Which, as chance would have it, becomes Hall’s own fatal flaw. In his great effort to portray the inner thoughts of these characters, and portray them in such a way that credits languages, cultures, and patterns of thought other than those of a literate white European, Hall does his own obfuscating. The story gets lost in his fancy interpretive footwork. In the chapters told from Sacagawea’s perspective, the narration ranges from magnificent to puzzling. Her voice is built around concrete and evocative images depicting place (“at the place along the camp river where shouts broke out and one thumb galloped”) and unfamiliar phrases describing time (“straight-sun time”). While certainly daring and imaginative, and in parts incredibly poignant and alive, these chapters are also cloudy and become increasingly overdone. Hall boldly goes out on a long limb to create Sacagawea’s voice, and leaves us, at points, smirking at his gambit for the “Sensitive New Age Writer” award. In his struggle to bestow an authentic voice on the often-silenced Native American woman, Hall borders on over-compensation. In fact (right back at ya, Hall),“His great felicity with words obscures to him the extreme impracticality of a lot of what he’s talking about.”

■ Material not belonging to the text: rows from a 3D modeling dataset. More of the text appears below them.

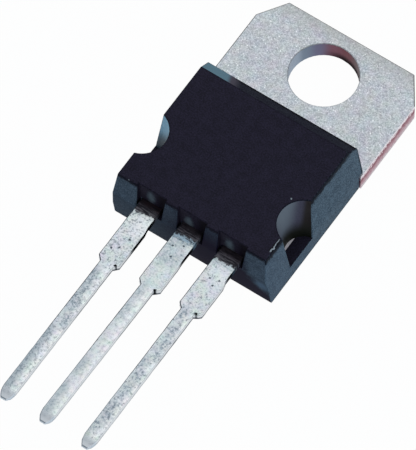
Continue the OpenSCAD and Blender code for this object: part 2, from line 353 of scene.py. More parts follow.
def shadedEnd(tree, where, place, colour):
    # painted shade below the parting line, with a painted reflection low on the right-hand block; painted shade
    # between the leads, strongest low down, and less of it on the outer blocks
    plan = epoxyPlan["end"]
    under = addNode(tree, "MapRange", {"From": plan["underFrom"], "To Max": plan["underShare"]},
                    {"Value": place["Z"]})
    flat = addNode(tree, "CombineXYZ", links={0: place["X"], 1: place["Z"]})
    reflectedLight = spotsAt(tree, flat, plan["reflectedLightAt"], plan["reflectedLightRadius"], soft=0.8)
    cloud = addNode(tree, "TexNoise", epoxyPlan["cloud"], {"Vector": where})
    low = addNode(tree, "Math", {"operation": "MINIMUM", 1: plan["parting"]}, {0: place["Z"]})
    slanted = addNode(tree, "Math", {**scaledSum, 1: plan["slant"]}, {0: low, 2: place["X"]})
    wavy = addNode(tree, "Math", {**scaledSum, 1: plan["wave"]}, {0: cloud, 2: slanted})
    after = addNode(tree, "MapRange", {**smooth, "From": plan["shadeLeft"]}, {"Value": place["X"]})
    before = addNode(tree, "MapRange", {**smooth, "From": plan["shadeRight"]}, {"Value": wavy})
    shadeBetweenLeads = addNode(tree, "Math", product, {0: after, 1: before})
    thick = addNode(tree, "MapRange", {"From": plan["thickFrom"], "To": plan["thick"]}, {"Value": place["Z"]})
    shadeBetweenLeads = addNode(tree, "Math", product, {0: shadeBetweenLeads, 1: thick})
    for layer, share in (("under", under), ("reflectedLight", reflectedLight), ("shadeBetweenLeads", shadeBetweenLeads)):
        colour = addNode(tree, "Mix", {**paint, "B": plan[layer]}, {"Factor": share, "A": colour})
    rough = addNode(tree, "TexNoise", epoxyPlan["torn"], {"Vector": where})
    high = addNode(tree, "Math", {**scaledSum, 1: plan["ragged"]}, {0: rough, 2: place["Z"]})
    return paintLayer(tree, colour, plan["border"], high)


def shadedPocket(tree, where, place, colour):
    # smoke-black like the front, with a ragged painted highlight behind each lead, taller than wide; painted shade
    # right of each lead, and in the angle beside the first
    plan = epoxyPlan["pocket"]
    squeeze, shake = plan["squeeze"], plan["shake"]
    flat = addNode(tree, "CombineXYZ", links={0: place["X"], 1: place["Z"]})
    rough = addNode(tree, "TexNoise", plan["rough"], {"Vector": where})
    tall = addNode(tree, "VectorMath", {**product, 1: (1, squeeze, 1)}, {0: flat})
    shaken = addNode(tree, "VectorMath", {**scaledSum, 1: (shake, shake, 0)}, {0: rough.outputs["Color"], 2: tall})
    spots = [(x + shake / 2, z * squeeze + shake / 2) for x, z in plan["litPatches"]]
    litPatch = spotsAt(tree, shaken, spots, plan["litPatchRadius"], soft=0.8)
    colour = addNode(tree, "Mix", {**paint, "B": plan["litPatch"]}, {"Factor": litPatch, "A": colour})
    across = addNode(tree, "Math", acrossLead, {0: place["X"]})
    colour = paintLayer(tree, colour, plan["right"], across)
    first = addNode(tree, "MapRange", {**smooth, "From": plan["cornerX"]}, {"Value": place["X"]})
    cornerShade = addNode(tree, "MapRange", {**smooth, "From": plan["cornerY"]}, {"Value": place["Y"]})
    cornerShade = addNode(tree, "Math", product, {0: first, 1: cornerShade})
    return addNode(tree, "Mix", {**paint, "B": plan["cornerShade"]}, {"Factor": cornerShade, "A": colour})


epoxyMarks = {"face": chippedFace, "edge": wornEdge, "wall": raggedWall, "step": highlightedStep, "notch": hollowNotch,
              "end": shadedEnd, "pocket": shadedPocket}


def mouldedEpoxy(kind):
    plan = epoxyPlan[kind]
    material, tree = newMaterial("moulded_epoxy_" + kind)
    where, place = inMillimetres(tree)
    grain = addNode(tree, "TexNoise", epoxyPlan["grain"], {"Vector": where})
    cloud = addNode(tree, "TexNoise", epoxyPlan["cloud"], {"Vector": where})
    level = addNode(tree, "Math", {**scaledSum, 1: epoxyPlan["cloudShare"]}, {0: cloud, 2: grain})
    share = addNode(tree, "MapRange", {**smooth, "From": epoxyPlan["paleFrom"]}, {"Value": level})
    colour = addNode(tree, "Mix", {**paint, "A": plan["colour"], "B": plan["pale"]}, {"Factor": share})
    colour = epoxyMarks[kind](tree, where, place, colour)
    bump = addNode(tree, "Bump", epoxyPlan["bump"], {"Height": grain})
    skin = addNode(tree, "BsdfPrincipled", {"Roughness": plan["roughness"], "Specular IOR Level": plan["gloss"]},
                   {"Base Color": colour, "Normal": bump})
    addNode(tree, "OutputMaterial", links={"Surface": skin})
    return material


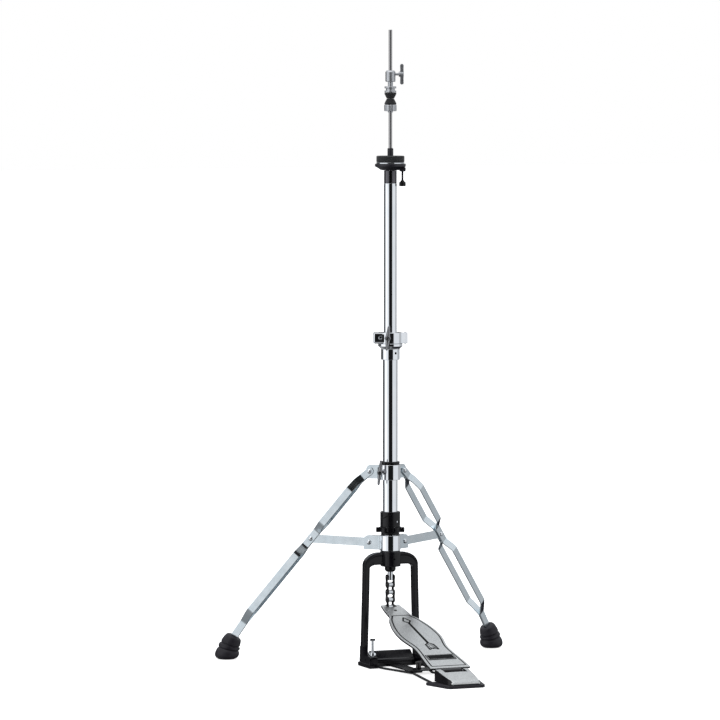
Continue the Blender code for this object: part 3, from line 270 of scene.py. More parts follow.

It’s not as though this novel didn’t take a colossal amount of effort and creativity to pump out; it certainly did. And to credit Hall all the more, he seemed to know exactly what kind of a mess he was getting himself into, and bravely went ahead and did it all the same. In scenes late in the novel, Lewis and his men have returned from their cross-continental journey and Lewis is faced with the task of capturing the entire expedition on paper, to be published. Hall depicts Lewis as struggling with this assignment, disgusted with the knowledge that reciting history on paper will only fictionalize and trivialize the entire experience. Hall sums up Lewis’s feelings on the matter by describing this act, the act of writing down historical narratives, as “Mere glory-mongering, feeding the public appetite for tales of adventure.”
Now, you can’t tell me that Hall put these words in his main character’s mouth and didn’t think of himself, writing this very fictionalized account of a very significant historical event—and, not insignificantly, with bicentennial celebrations now well underway—at a time when public appetite for the true-adventure exploits of Lewis and Clark seems whetted to a knife-edge. What I like is that Hall faced the onslaught nonetheless, braved some very tricky linguistic waters, left us something to admire and remember, and re-created a story we’ve heard too many times anyway. It is seen afresh through Hall’s re-telling, and besides, I don’t mind a little glory-mongering now and then.